At Stage 7, successful operation and use of a building is measured through post-occupancy review, project outcome appraisal and "the updating of project information, as required, in response to ongoing client feedback until the end of the building's life". This feedback is then made available for use at Stage 0 (Stage 0 'may require a review of a number of sites').
Although now launched, project manager Dale Sinclair says the new plan is still effectively a "work in progress". Taken as a whole, the RIBA POW should help the many interested parties in construction projects meet the Government Construction Strategy's goal of "replacing an adversarial culture and challenging existing models".
Aside from the way in which the models themselves are structured, much of the talk about building information modelling comes back to two issues: who owns the models and who is responsible for their maintenance? (It's three issues if you include the question of private sector incentives for deploying BIM.)
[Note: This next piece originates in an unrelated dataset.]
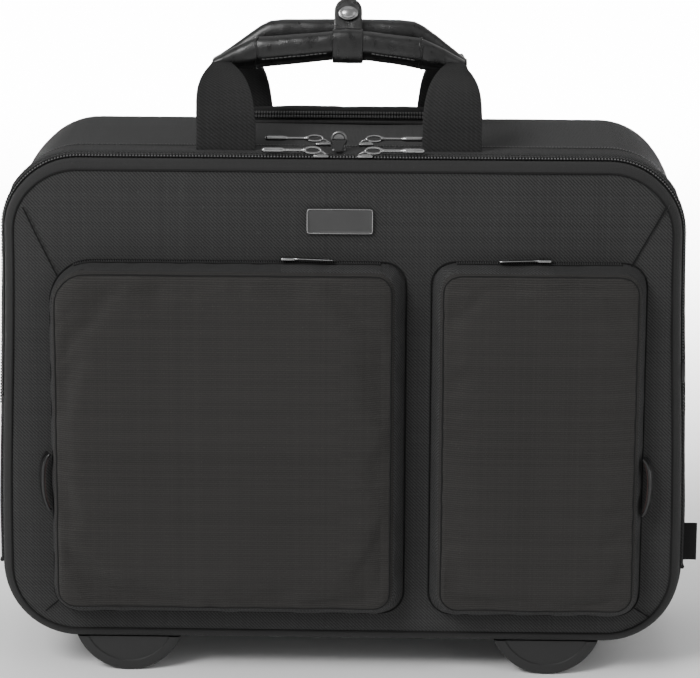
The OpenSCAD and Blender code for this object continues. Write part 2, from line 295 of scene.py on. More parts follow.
def along_outline(x, z):
    """Length along the body's outline to the place nearest to a point, for laying cloth."""
    w, h, r = BODY_W / 2 - CORNER_R, BODY_H / 2 - CORNER_R, CORNER_R
    dx, dz = x - BODY_MID[0], z - BODY_MID[1]
    quarter = math.pi / 2 * r
    sx, sz = abs(dx), abs(dz)
    if sx <= w:
        run = sx
    elif sz <= h:
        run = w + quarter + (h - sz)
    else:
        run = w + r * math.atan2(sx - w, sz - h)
    half = w + quarter + h
    if dz < 0 and sz > 0:
        run = 2 * half - run if sx > w or sz > h else run
    return math.copysign(run, dx)


# ---- laying the weave ----

def lay_cloth(piece, ring=False):
    """A map in metres: flat faces by their main direction, or round the outline."""
    mesh = piece.data
    layer = mesh.uv_layers.get("cloth") or mesh.uv_layers.new(name="cloth")
    mesh.uv_layers.active = layer
    for face in mesh.polygons:
        n = face.normal
        main = max(range(3), key=lambda i: abs(n[i]))
        for corner in face.loop_indices:
            p = mesh.vertices[mesh.loops[corner].vertex_index].co
            if ring and main != 1:
                uv = (along_outline(p.x, p.z), p.y)
            else:
                uv = ((p.y, p.z), (p.x, p.z), (p.x, p.y))[main]
            layer.data[corner].uv = uv
    return piece


# ---- shader groups ----

def socket(tree, name, kind, default=None, out=False):
    item = tree.interface.new_socket(name, in_out="OUTPUT" if out else "INPUT", socket_type=kind)
    if default is not None:
        item.default_value = default
    return item


def feed(tree, target, value):
    """Gives a shader input a plain value or another node's output."""
    if isinstance(value, (int, float, tuple)):
        target.default_value = value
    else:
        tree.links.new(value, target)


def math_node(tree, operation, a, b=None, c=None, clamp=False):
    node = tree.nodes.new("ShaderNodeMath")
    node.operation = operation
    node.use_clamp = clamp
    for target, value in zip(node.inputs, (a, b, c)):
        if value is not None:
            feed(tree, target, value)
    return node.outputs[0]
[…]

f nothing else, logic suggests that these are things the FM department should be doing, but there is understandable concern about the practical considerations. Is BIM model maintenance part of an outsourced contractors' obligations? How and where is the data stored? Is the model to be stored independently? At what stages in its lifetime is it updated to take into account a building's change in use, or other project work?
Exactly how the FM sector responds and fits into all of this is still up for debate, but as an issue it's not going to go away. In the past, various government-sponsored reports into the construction sector have put forward ways of improving the ways in which organisations in the construction chain collaborate with each other. These proposals have faltered because of the lack of a central, readily-accepted way of organising all of information and communication required. With BIM, and project frameworks such as the RIBA POW, there are now strong mechanisms for doing so.
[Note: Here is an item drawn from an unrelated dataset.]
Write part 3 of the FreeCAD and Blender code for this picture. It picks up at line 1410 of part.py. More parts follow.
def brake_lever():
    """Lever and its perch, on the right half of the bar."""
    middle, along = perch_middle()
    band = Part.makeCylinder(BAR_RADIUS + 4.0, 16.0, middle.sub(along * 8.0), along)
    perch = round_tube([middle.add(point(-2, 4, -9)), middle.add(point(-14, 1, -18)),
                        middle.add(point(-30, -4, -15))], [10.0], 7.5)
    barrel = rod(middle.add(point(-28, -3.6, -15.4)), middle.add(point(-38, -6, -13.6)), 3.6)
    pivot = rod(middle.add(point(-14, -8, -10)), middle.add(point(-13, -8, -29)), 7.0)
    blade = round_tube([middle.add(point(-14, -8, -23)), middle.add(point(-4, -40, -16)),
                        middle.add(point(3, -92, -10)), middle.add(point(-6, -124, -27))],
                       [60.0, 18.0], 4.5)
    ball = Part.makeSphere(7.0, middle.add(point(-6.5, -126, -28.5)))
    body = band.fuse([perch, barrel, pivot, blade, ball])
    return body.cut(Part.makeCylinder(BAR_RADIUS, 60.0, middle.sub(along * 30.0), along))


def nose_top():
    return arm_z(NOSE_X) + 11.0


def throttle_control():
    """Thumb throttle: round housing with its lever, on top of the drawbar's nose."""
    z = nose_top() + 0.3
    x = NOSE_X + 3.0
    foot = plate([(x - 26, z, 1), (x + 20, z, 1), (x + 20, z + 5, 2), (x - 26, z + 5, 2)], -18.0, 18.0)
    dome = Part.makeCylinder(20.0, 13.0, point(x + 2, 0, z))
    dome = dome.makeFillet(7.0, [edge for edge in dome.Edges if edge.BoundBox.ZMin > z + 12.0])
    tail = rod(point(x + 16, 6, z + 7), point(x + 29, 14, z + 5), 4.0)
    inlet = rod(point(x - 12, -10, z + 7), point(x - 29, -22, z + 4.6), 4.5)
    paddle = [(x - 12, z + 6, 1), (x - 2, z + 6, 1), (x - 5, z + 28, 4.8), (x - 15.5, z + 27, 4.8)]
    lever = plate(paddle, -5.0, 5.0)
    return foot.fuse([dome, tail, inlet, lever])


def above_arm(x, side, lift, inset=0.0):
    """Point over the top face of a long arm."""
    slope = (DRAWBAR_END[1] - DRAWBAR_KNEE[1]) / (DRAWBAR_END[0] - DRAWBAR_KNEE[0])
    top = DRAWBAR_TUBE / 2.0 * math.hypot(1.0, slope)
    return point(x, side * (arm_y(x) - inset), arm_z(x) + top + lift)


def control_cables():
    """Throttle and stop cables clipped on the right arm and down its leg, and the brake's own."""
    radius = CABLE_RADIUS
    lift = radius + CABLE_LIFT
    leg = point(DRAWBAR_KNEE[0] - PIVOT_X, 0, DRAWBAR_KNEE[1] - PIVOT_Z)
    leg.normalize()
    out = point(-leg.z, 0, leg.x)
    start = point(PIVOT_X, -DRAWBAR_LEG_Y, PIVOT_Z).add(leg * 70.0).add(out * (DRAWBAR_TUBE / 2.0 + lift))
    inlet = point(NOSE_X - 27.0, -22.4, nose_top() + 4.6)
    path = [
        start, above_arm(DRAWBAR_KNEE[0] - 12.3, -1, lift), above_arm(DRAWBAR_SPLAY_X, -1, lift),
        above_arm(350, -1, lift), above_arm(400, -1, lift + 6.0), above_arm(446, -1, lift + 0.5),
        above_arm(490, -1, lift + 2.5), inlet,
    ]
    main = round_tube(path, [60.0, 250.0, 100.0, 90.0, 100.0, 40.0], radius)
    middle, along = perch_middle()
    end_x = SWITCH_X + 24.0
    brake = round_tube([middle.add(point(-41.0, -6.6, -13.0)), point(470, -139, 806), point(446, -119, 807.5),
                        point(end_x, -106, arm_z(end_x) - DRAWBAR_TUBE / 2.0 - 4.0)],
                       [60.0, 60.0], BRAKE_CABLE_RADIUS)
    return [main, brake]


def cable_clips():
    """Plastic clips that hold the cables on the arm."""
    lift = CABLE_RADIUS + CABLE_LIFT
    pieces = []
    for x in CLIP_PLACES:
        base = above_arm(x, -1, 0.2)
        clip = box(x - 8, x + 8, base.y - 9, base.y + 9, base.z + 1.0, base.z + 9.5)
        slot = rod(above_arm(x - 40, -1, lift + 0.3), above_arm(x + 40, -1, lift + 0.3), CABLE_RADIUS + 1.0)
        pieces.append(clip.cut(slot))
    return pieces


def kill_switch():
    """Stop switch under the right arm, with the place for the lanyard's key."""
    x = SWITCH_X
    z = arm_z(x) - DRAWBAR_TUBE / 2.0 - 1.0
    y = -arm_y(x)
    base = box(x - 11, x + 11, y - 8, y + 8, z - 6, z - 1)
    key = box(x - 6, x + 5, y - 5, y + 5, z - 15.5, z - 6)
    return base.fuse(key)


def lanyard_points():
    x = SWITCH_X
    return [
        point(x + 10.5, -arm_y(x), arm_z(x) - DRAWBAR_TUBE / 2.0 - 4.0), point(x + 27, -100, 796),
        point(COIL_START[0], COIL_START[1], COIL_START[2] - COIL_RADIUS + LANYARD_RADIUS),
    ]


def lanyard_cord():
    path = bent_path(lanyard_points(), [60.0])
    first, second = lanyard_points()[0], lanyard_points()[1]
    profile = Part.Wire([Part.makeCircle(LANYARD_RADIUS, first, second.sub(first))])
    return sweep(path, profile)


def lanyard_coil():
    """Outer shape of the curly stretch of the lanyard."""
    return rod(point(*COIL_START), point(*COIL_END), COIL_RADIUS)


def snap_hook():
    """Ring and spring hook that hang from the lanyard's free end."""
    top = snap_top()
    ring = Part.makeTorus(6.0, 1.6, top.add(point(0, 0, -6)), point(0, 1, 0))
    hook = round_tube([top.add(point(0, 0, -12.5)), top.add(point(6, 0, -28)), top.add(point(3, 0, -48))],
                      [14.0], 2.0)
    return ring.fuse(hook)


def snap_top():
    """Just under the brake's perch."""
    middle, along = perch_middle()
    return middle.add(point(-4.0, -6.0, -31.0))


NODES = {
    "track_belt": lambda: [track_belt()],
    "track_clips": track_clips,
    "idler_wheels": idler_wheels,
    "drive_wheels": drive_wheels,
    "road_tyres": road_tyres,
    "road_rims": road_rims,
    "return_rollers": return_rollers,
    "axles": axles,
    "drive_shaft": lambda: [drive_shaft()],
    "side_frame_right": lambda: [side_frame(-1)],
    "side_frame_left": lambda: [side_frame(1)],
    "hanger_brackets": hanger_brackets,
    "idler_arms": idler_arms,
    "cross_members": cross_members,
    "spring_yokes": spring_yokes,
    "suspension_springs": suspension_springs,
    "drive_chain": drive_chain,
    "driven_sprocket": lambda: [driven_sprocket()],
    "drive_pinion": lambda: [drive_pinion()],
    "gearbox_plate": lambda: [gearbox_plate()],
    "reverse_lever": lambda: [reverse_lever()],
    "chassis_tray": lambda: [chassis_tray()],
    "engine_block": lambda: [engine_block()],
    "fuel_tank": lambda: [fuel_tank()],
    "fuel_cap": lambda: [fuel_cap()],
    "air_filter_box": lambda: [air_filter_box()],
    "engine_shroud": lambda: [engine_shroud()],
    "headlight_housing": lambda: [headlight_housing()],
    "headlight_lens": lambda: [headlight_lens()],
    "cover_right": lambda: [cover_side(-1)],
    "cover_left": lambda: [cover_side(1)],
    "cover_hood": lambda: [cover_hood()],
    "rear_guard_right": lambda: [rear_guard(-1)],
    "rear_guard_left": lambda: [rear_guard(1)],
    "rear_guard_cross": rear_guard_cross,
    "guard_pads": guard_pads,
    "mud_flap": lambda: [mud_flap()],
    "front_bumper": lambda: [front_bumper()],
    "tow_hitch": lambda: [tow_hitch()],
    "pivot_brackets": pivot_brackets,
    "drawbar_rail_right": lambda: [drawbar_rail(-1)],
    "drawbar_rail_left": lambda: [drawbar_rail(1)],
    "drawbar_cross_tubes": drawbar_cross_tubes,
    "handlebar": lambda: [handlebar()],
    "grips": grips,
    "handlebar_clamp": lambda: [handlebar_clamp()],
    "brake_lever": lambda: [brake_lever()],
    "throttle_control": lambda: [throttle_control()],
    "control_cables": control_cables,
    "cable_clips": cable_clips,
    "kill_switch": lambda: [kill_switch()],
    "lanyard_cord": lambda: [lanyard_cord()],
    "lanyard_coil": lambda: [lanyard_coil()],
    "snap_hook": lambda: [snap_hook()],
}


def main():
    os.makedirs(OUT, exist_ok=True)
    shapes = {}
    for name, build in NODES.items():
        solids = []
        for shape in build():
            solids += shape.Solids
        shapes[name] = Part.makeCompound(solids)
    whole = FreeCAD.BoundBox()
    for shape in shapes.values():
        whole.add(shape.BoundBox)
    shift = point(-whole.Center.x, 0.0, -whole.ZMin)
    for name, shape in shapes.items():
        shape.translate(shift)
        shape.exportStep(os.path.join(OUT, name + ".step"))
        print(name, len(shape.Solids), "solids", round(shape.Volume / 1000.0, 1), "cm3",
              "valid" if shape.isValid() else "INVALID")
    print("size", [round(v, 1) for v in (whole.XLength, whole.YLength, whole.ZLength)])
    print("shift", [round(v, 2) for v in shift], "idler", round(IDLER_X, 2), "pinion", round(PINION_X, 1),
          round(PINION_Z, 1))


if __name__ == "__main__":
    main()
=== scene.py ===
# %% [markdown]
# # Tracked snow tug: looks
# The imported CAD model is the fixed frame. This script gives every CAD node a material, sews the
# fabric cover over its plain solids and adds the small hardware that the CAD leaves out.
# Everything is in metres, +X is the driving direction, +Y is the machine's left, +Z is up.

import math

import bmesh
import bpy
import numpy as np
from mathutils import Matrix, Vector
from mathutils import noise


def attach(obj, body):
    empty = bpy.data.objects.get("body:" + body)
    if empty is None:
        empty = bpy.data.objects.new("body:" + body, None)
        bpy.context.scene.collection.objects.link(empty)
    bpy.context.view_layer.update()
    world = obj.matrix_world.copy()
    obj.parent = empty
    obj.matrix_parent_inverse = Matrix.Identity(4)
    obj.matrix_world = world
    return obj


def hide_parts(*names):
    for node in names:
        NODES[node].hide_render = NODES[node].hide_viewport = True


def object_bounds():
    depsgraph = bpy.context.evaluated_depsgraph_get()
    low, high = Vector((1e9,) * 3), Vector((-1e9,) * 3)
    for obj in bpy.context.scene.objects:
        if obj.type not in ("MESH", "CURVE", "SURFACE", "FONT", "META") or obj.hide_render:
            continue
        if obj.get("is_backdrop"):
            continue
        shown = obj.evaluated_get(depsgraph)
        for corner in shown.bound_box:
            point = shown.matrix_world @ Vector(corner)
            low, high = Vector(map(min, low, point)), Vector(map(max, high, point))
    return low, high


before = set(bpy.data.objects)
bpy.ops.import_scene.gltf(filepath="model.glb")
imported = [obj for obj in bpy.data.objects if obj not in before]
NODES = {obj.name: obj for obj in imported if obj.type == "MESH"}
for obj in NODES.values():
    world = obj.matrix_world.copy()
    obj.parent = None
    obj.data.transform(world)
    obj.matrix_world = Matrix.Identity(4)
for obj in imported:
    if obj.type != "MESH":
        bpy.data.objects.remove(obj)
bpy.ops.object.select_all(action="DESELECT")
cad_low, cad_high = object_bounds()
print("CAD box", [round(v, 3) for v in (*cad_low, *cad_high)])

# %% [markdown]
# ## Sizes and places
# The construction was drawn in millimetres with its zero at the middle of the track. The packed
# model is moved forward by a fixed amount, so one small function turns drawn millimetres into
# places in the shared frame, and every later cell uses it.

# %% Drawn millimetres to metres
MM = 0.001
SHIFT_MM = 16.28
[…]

The cost, design and performance data used in BIMs and made available to all parties in the construction chain is a new phenomenon, with the potential to make the recommendations of such as the Latham and Egan Reports into the construction sector a reality at last.
RIBA's is not the only 'plan of work'. A 'Digital Plan of Work' is being developed by the Government's BIM Task Group. It, too, has seven stages, starting with strategy and ending with operation. The development of the 'dPOW' can be traced to the government mandating that BIM processes be used on all publicly procured assets by 2016. The focus of the dPoW is on the potential for the rich levels of data in building information models informing each level of procurement during the construction process.
The idea of the dPOW is that different stakeholders - clients, managers, designers, contractors, trade suppliers and building operators - have clear access to the data in use within BIMs. According to the group: "The advent of clear data requirements brings many opportunities for value creation into the industry and it is our intention that this document will aid understanding to encourage others to seek and capitalise this value."
The dPoW is currently being developed, with all the member organisations of the CIC having an input into the proposed final product, the BIFM among them. With so many organisations involved, this is an understandably complex and detailed process.
For FM, what all of this means is an opportunity, as a sector, to use information on building operation in the best possible way - to inform the design process of the next generation of buildings.
So many of the issues faced by those who actually run facilities, from levels of building cleanability to access and worker wellness issues, can and should be communicated back to the beginning of the design process, not retrofitted once the building is in use.
Although these are early days, the development of these of work, both of which now require an FM input to be effective, is something the sector can make full use of.